__Task directions__.
Please output exactly the lines of the material from the first through the line containing "and bow solids", and nothing more.

__Data extract__.

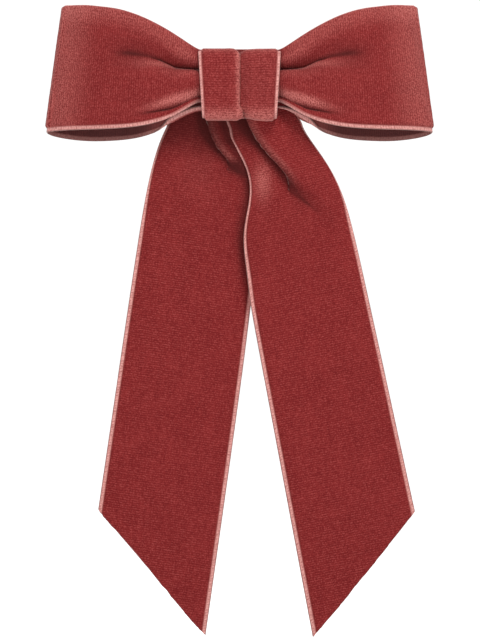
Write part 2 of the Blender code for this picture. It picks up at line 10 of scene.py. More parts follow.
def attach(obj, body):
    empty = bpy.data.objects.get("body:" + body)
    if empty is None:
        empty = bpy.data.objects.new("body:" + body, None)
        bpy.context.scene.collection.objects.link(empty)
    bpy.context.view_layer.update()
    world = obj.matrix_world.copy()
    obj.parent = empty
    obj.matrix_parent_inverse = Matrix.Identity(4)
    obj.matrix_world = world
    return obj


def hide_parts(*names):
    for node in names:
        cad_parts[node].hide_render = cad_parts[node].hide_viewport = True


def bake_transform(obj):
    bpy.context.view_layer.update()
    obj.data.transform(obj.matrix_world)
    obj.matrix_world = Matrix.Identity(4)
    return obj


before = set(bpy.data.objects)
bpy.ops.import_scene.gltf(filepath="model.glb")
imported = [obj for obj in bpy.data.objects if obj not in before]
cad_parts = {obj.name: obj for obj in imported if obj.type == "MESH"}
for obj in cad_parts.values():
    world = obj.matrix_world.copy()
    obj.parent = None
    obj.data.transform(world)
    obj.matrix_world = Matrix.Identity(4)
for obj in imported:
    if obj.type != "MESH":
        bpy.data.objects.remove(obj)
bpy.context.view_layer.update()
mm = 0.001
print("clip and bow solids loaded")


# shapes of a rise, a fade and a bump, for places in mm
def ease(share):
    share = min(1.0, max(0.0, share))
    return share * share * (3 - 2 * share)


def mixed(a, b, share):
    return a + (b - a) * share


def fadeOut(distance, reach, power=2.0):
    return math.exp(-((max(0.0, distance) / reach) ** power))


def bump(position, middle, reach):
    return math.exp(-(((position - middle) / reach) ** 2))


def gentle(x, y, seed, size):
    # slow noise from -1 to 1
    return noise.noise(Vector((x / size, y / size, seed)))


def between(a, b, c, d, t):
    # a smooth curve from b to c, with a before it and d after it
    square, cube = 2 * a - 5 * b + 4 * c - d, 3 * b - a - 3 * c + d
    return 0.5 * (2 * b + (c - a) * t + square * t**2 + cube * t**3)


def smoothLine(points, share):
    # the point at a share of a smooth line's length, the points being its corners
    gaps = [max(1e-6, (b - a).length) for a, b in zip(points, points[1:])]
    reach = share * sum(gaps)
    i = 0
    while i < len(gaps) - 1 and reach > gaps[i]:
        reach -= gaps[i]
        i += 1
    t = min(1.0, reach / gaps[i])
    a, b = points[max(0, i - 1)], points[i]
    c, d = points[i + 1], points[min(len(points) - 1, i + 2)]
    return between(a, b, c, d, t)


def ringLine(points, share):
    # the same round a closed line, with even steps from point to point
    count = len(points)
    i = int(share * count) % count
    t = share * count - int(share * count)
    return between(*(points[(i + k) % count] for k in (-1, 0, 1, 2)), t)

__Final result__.
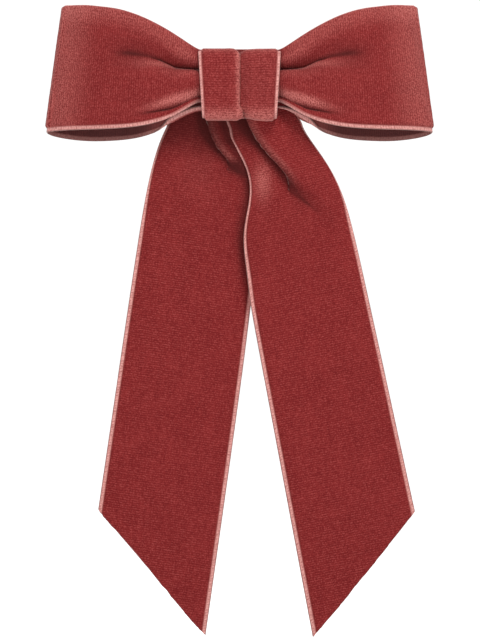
Write part 2 of the Blender code for this picture. It picks up at line 10 of scene.py. More parts follow.
def attach(obj, body):
    empty = bpy.data.objects.get("body:" + body)
    if empty is None:
        empty = bpy.data.objects.new("body:" + body, None)
        bpy.context.scene.collection.objects.link(empty)
    bpy.context.view_layer.update()
    world = obj.matrix_world.copy()
    obj.parent = empty
    obj.matrix_parent_inverse = Matrix.Identity(4)
    obj.matrix_world = world
    return obj


def hide_parts(*names):
    for node in names:
        cad_parts[node].hide_render = cad_parts[node].hide_viewport = True


def bake_transform(obj):
    bpy.context.view_layer.update()
    obj.data.transform(obj.matrix_world)
    obj.matrix_world = Matrix.Identity(4)
    return obj


before = set(bpy.data.objects)
bpy.ops.import_scene.gltf(filepath="model.glb")
imported = [obj for obj in bpy.data.objects if obj not in before]
cad_parts = {obj.name: obj for obj in imported if obj.type == "MESH"}
for obj in cad_parts.values():
    world = obj.matrix_world.copy()
    obj.parent = None
    obj.data.transform(world)
    obj.matrix_world = Matrix.Identity(4)
for obj in imported:
    if obj.type != "MESH":
        bpy.data.objects.remove(obj)
bpy.context.view_layer.update()
mm = 0.001
print("clip and bow solids loaded")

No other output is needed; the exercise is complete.